Good governance in 2020 dictates that you are well prepared for the crises that await the unprepared and those who continue to argue the long discredited theory of sport’s exceptionalism. As though we exist separate from society, from the human race, from the impacts that we create and at times endorse.

We do not. And what’s more, we told the world we stood for something. For them.

And thirdly, and most excitingly, human rights commitments and benchmarks provide a safe space for sport and all within, including athletes, to advocate for human advancement, avoid the rapidly growing clash of values and become a beacon for positive values in the world.

The UN Guiding Principles, international conventions and global standards are the bulwark against which sport and its participants must lean, to provide protection against increasing commercial pressure to look away from human rights abuse, to avert our gaze from our own players and fans who, irrespective of the flag they carry, believed what we sold, and to be the force for good that we say we are.

Perhaps, in the end, we might simply look at it this way.

Human rights will ensure that all of our vision statements and slogans need not be reprinted and our bargain remade.

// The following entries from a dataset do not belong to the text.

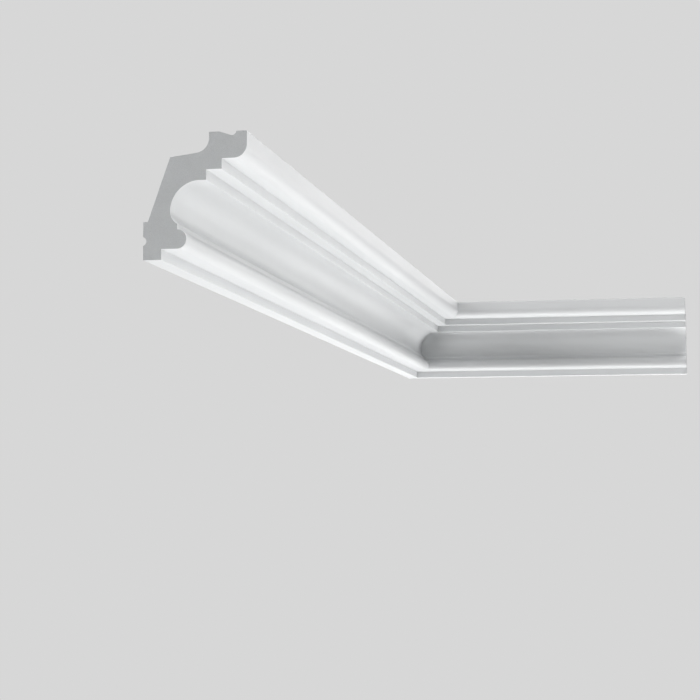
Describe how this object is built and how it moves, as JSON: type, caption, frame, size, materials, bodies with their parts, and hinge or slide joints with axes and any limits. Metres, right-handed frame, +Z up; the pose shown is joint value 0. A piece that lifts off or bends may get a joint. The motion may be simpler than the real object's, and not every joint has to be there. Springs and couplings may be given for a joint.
{
  "type": "cornice moulding",
  "caption": "Classical cornice moulding with ovolo, two steps, deep cove and half-round bead, as a long and a short length mitred round an inside corner.",
  "frame": {"origin": "middle of the flat strip under the glue groove of the side wall seat, half way along the side run", "axes": "+X out from the side wall, +Y along the long length towards the back wall, +Z up to the ceiling"},
  "size_m": [0.357, 1.15, 0.09],
  "materials": {
    "white_polymer": "matt white factory primer, bare light grey where sawn"
  },
  "bodies": {
    "root": {"side_wall_length": "white_polymer", "back_wall_length": "white_polymer"}
  },
  "joints": []
}
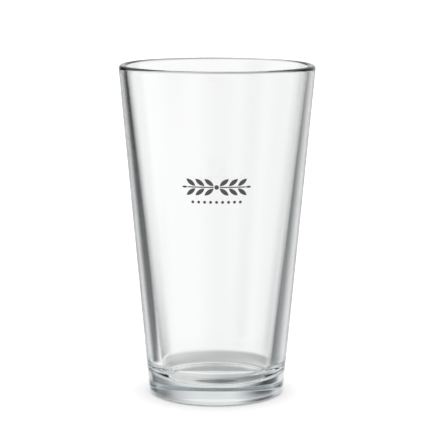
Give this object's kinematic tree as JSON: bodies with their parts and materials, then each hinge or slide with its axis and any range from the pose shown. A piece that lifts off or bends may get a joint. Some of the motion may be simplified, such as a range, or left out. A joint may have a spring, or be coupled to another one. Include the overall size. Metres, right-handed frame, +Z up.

I know that you will prosper greatly from this outstanding conference featuring many of the world’s foremost academics and highly respected practitioners, heartily congratulate every step that the centre, its advisory council, Governments and sport has made in this field, warmly welcome your interest and commitment to protecting every Hakeem, and look forward to seeing sport continue to live its public commitment to humanity.Both for the Game. And far more importantly, for the world.